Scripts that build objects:

* START *

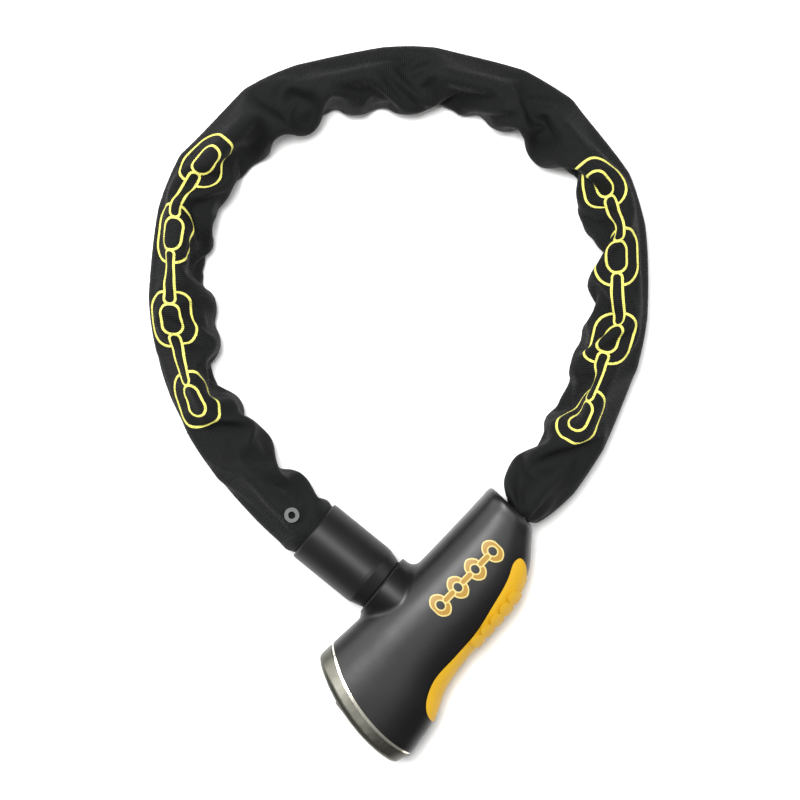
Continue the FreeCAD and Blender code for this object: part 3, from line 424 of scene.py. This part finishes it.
# centreline: straight into the mouth and the ferrule, and a smooth bend at each hinge between
first_dir = (hinges[2] - hinges[1]).normalized()
last_dir = (hinges[21] - hinges[20]).normalized()
line = [level(hinges[1] + first_dir * MOUTH_TUCK, 2)]
for number in range(2, LINK_COUNT):
    a, c = link_middle(number), link_middle(number + 1)
    if number == LINK_COUNT - 1:
        c = level(hinges[20] + last_dir * FERRULE_TUCK, LINK_COUNT)
    b = level(hinges[number], number).lerp(level(hinges[number], number + 1), 0.5)
    for step in range(24):
        t = step / 24
        line.append(a * (1 - t) ** 2 + b * (2 * t * (1 - t)) + c * t * t)
line.append(c)
line = np.array(line)
travel = np.r_[0, np.cumsum(np.linalg.norm(np.diff(line, axis=0), axis=1))]
RINGS = int(travel[-1] / RING_STEP) + 1
stations = np.linspace(0, travel[-1], RINGS)
spine = np.stack([np.interp(stations, travel, line[:, k]) for k in range(3)], 1)
ahead = np.gradient(spine, axis=0)
ahead /= np.linalg.norm(ahead, axis=1)[:, None]
outward = np.stack([ahead[:, 1], -ahead[:, 0], 0 * ahead[:, 0]], 1)
outward /= np.linalg.norm(outward, axis=1)[:, None]
turns = 2 * np.pi * np.arange(AROUND) / AROUND

# the cloth starts as an open tube, pinched at the mouth and narrowed at the ferrule
wide = np.full(RINGS, ROUND / (2 * np.pi))
high = wide.copy()
wide = np.minimum(wide, np.interp(stations, NECK_AT, NECK_WIDE))
high = np.minimum(high, np.interp(stations, NECK_AT, NECK_HIGH))
tuck = np.clip((stations[-1] - stations) / TUCK_LENGTH, 0, 1)
wide = FERRULE_BORE + (wide - FERRULE_BORE) * tuck
high = FERRULE_BORE + (high - FERRULE_BORE) * tuck
up = np.array([0.0, 0.0, 1.0])
cloth = (spine[:, None] + outward[:, None] * (wide[:, None] * np.cos(turns))[..., None]
         + up * (high[:, None] * np.sin(turns))[..., None])
RIPPLE_OUT = 0.00025          # uneven start, so that the folds don't all form alike
RIPPLE_UP = 0.0002
draw = np.random.default_rng(7)
waves = sum(np.sin(stations[:, None] * k + np.cos(turns)[None] * draw.uniform(1, 3) + draw.uniform(0, 6))
            for k in draw.uniform(150, 420, 6))
cloth += (outward[:, None] * (waves * RIPPLE_OUT * np.cos(turns))[..., None]
          + up * (waves * RIPPLE_UP)[..., None])
# its ends are held by the mouth and the ferrule
pinned = np.zeros((RINGS, AROUND), bool)
pinned[:3] = True
pinned[-4:] = True

# each ring of cloth feels its three nearest links
link_places = np.array([link_middle(n + 1) for n in range(LINK_COUNT)])
link_axes = np.array([(hinges[n + 1] - hinges[n]).normalized() for n in range(LINK_COUNT)])
link_axes[:, 2] = 0
link_axes /= np.linalg.norm(link_axes, axis=1)[:, None]
near = np.argsort(np.linalg.norm(spine[:, None] - link_places[None], axis=2), axis=1)[:, :3]


def push_off_links(points):
    """Moves cloth out of the links, each a filled slab with rounded edges."""
    for which in range(3):
        index = near[:, which]
        axis = link_axes[index][:, None]
        rel = points - link_places[index][:, None]
        along = (rel * axis).sum(2)
        side = rel[..., 0] * -axis[..., 1] + rel[..., 1] * axis[..., 0]
        lift = rel[..., 2]
        flat = (index % 2 == 0)[:, None]
        broad, thin = np.where(flat, side, lift), np.where(flat, lift, side)
        past = np.sign(along) * np.maximum(np.abs(along) - LINK_STRAIGHT, 0)
        from_line = np.hypot(past, broad) + 1e-9
        beyond = np.maximum(from_line - LINK_SIDE, 0)
        far = np.hypot(beyond, thin) + 1e-9
        depth = np.maximum(BAR + CLOTH - far, 0)
        # direction out of the slab, in the link's own three directions
        out_along = np.where(beyond > 0, past / from_line * beyond / far, 0)
        out_broad = np.where(beyond > 0, broad / from_line * beyond / far, 0)
        out_thin = thin / far
        out_side, out_lift = np.where(flat, out_broad, out_thin), np.where(flat, out_thin, out_broad)
        shift = out_along[..., None] * axis
        shift = shift + out_side[..., None] * np.stack([-axis[..., 1], axis[..., 0], 0 * axis[..., 0]], -1)
        points += depth[..., None] * (shift + out_lift[..., None] * up)


number_of = np.arange(RINGS * AROUND).reshape(RINGS, AROUND)
along_rest = RING_STEP * FULLNESS
around_rest = ROUND / AROUND
slant_rest = math.hypot(along_rest, around_rest)


def pairs(reach_along, reach_around, rest, give, only_push=False):
    """Sets of cloth points held a distance apart; no point is in a set twice."""
    groups = []
    start = number_of[:RINGS - reach_along] if reach_along else number_of
    end = np.roll(number_of, -reach_around, axis=1)[reach_along:]
    if reach_along:
        phase = (np.arange(RINGS - reach_along) // reach_along) % 2
        for p in (0, 1):
            groups.append((start[phase == p].ravel(), end[phase == p].ravel(), rest, give, only_push))
    else:
        phase = (np.arange(AROUND) // reach_around) % 2
        for p in (0, 1):
            groups.append((start[:, phase == p].ravel(), end[:, phase == p].ravel(), rest, give, only_push))
    return groups


# cloth that hardly stretches along or round, shears a little, and is stiff to sharp creases
holds = (pairs(1, 0, along_rest, 0.9) + pairs(0, 1, around_rest, 0.9)
         + pairs(1, 1, slant_rest, 0.25) + pairs(1, -1, slant_rest, 0.25)
         + pairs(2, 0, 2 * along_rest, 0.25, True) + pairs(0, 2, 2 * around_rest * 0.99, 0.2, True)
         + pairs(5, 0, 5 * along_rest * 0.93, 0.08, True) + pairs(0, 5, 5 * around_rest * 0.86, 0.08, True))

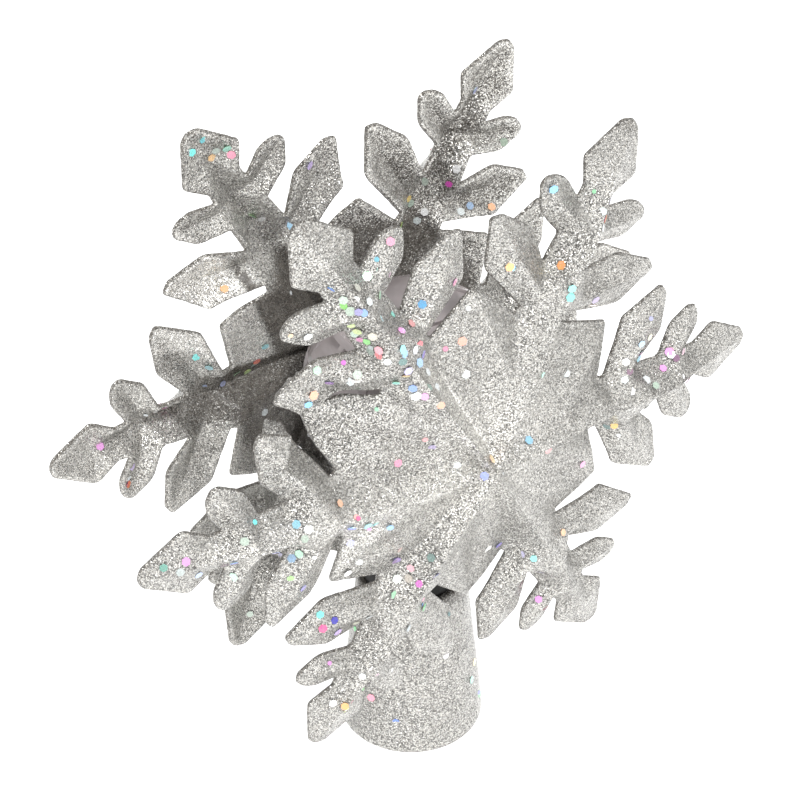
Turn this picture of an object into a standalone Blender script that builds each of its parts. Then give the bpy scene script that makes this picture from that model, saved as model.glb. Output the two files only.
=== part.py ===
"""Light-up snowflake tree topper.

Two open-backed snowflake shells face away from each other.  Between them a
clear faceted lens ball turns over a small group of LEDs, driven by a gear
motor in a black drum.  The drum plugs into a tapered socket that slips over
the tip of a tree.

Frame: metres, +Z up, the front snowflake faces -Y, left is -X.  The origin is
the centre of the flat rim that the socket stands on.
"""
import bpy
import bmesh
import math
from mathutils import Vector, Matrix
from mathutils.geometry import delaunay_2d_cdt

# ------------------------------------------------- shared dimensions (metres)
GAP = 0.0003                    # clearance between neighbouring pieces
WELD = 0.00005                  # points closer than this are merged
SIDES = (("left", -1), ("right", 1))

FLAKE_R = 0.100                 # snowflake centre to arm tip
FLAKE_Z = 0.119                 # snowflake centre above the socket's rim

SOCKET_H = 0.056

DRUM_R = 0.0150
DRUM_T = 0.0015
DRUM_Z0 = SOCKET_H + GAP
DRUM_Z1 = 0.0885                # open top edge of the drum
DRUM_FIT_R = DRUM_R - DRUM_T - GAP   # what fits inside the drum's wall
PLUG_R = 0.0125                 # neck of the drum, inside the socket
EAR_DEPTH = 0.0030              # fixing ear of the drum, along Y

CAP_Z0 = DRUM_Z1 + GAP
CAP_T = 0.0020

# fixing bosses sit under the two lower arms
BOSS_REACH = 0.39 * FLAKE_R
BOSS_X = BOSS_REACH * math.cos(math.radians(60))
BOSS_Z = FLAKE_Z - BOSS_REACH * math.sin(math.radians(60))
FIXING_HOLE_R = 0.0017
COUNTERBORE_Y = 0.0140          # floor of the counterbores in the rear bosses

POWER_SIZE = (0.0090, 0.0075, 0.0070)
POWER_Z = 0.0640

BOARD_T = 0.0012
BOARD_Z0 = DRUM_Z0 + DRUM_T + GAP

MODULE = 0.0005
PINION_TEETH = 8
GEAR_TEETH = 24
MOTOR_X = MODULE * GEAR_TEETH / 2 + MODULE * PINION_TEETH / 2
GEAR_Z0 = 0.0840
GEAR_T = 0.0027
MOTOR_Z0 = 0.0670
MOTOR_Z1 = 0.0805
MOTOR_SCREW_Y = 0.0034          # motor screws, either side of the shaft

PLATE_T = 0.0012
PLATE_Z0 = MOTOR_Z1 + GAP
PLATE_Z1 = PLATE_Z0 + PLATE_T
WASHER_Z0 = PLATE_Z1 + GAP
WASHER_Z1 = WASHER_Z0 + 0.0008

BALL_R = 0.0315
BALL_Z = 0.1240                 # centre of the lens ball
BALL_T = 0.0014
BALL_OPEN_R = 0.0110            # opening in the bottom of the ball
BALL_LOW_Z = BALL_Z - math.sqrt(BALL_R ** 2 - BALL_OPEN_R ** 2)
SLEEVE_R = 0.0046               # sleeve of the lens carrier

POST_R = 0.0020
POST_BORE_R = 0.0012
POST_Z0 = BOARD_Z0 + BOARD_T + GAP
POST_Z1 = 0.1120
LED_BOARD_T = 0.0014
LED_BOARD_Z0 = POST_Z1 + GAP


# ------------------------------------------------------------------- helpers
def clear_scene():
    for obj in list(bpy.data.objects):
        bpy.data.objects.remove(obj, do_unlink=True)
    for collection in list(bpy.data.collections):
        bpy.data.collections.remove(collection)


def scene_collection(name):
    collection = bpy.data.collections.new(name)
    bpy.context.scene.collection.children.link(collection)
    return collection


clear_scene()
PARTS = scene_collection("snowflake_tree_topper")
TOOLS = scene_collection("cutters")


def material(name, colour, roughness, metallic=0.0, transmission=0.0):
    mat = bpy.data.materials.new(name)
    mat.use_nodes = True
    inputs = mat.node_tree.nodes["Principled BSDF"].inputs
    inputs["Base Color"].default_value = (*colour, 1.0)
    inputs["Roughness"].default_value = roughness
    inputs["Metallic"].default_value = metallic
    inputs["Transmission Weight"].default_value = transmission
    mat.diffuse_color = (*colour, 1.0)
    return mat


def add_mesh(name, shape, mat, smooth=False):
    """Turn a bmesh into an object, and free the bmesh."""
    mesh = bpy.data.meshes.new(name)
    shape.to_mesh(mesh)
    shape.free()
    obj = bpy.data.objects.new(name, mesh)
    PARTS.objects.link(obj)
    if mat is not None:
        mesh.materials.append(mat)
    if smooth:
        mesh.shade_smooth()
        mesh.set_sharp_from_angle(angle=math.radians(35))
    return obj


def boolean(obj, tool, operation):
    """Apply tool to obj, and put the tool away as a hidden helper."""
    PARTS.objects.unlink(tool)
    TOOLS.objects.link(tool)
    tool.hide_render = True
    tool.display_type = 'WIRE'
    mod = obj.modifiers.new(operation.title(), 'BOOLEAN')
    mod.operation = operation
    mod.solver = 'EXACT'
    mod.object = tool


def join(obj, tool):
    boolean(obj, tool, 'UNION')


def cut(obj, tool):
    boolean(obj, tool, 'DIFFERENCE')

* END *

▶ [Task goal]
Give again the run of lines that opens at the line with "Turn this picture" and closes at the line with "CAP_T = 0.0020", exactly, and only that run.

▶ [Solution to this exercise]
Turn this picture of an object into a standalone Blender script that builds each of its parts. Then give the bpy scene script that makes this picture from that model, saved as model.glb. Output the two files only.
=== part.py ===
"""Light-up snowflake tree topper.

Two open-backed snowflake shells face away from each other.  Between them a
clear faceted lens ball turns over a small group of LEDs, driven by a gear
motor in a black drum.  The drum plugs into a tapered socket that slips over
the tip of a tree.

Frame: metres, +Z up, the front snowflake faces -Y, left is -X.  The origin is
the centre of the flat rim that the socket stands on.
"""
import bpy
import bmesh
import math
from mathutils import Vector, Matrix
from mathutils.geometry import delaunay_2d_cdt

# ------------------------------------------------- shared dimensions (metres)
GAP = 0.0003                    # clearance between neighbouring pieces
WELD = 0.00005                  # points closer than this are merged
SIDES = (("left", -1), ("right", 1))

FLAKE_R = 0.100                 # snowflake centre to arm tip
FLAKE_Z = 0.119                 # snowflake centre above the socket's rim

SOCKET_H = 0.056

DRUM_R = 0.0150
DRUM_T = 0.0015
DRUM_Z0 = SOCKET_H + GAP
DRUM_Z1 = 0.0885                # open top edge of the drum
DRUM_FIT_R = DRUM_R - DRUM_T - GAP   # what fits inside the drum's wall
PLUG_R = 0.0125                 # neck of the drum, inside the socket
EAR_DEPTH = 0.0030              # fixing ear of the drum, along Y

CAP_Z0 = DRUM_Z1 + GAP
CAP_T = 0.0020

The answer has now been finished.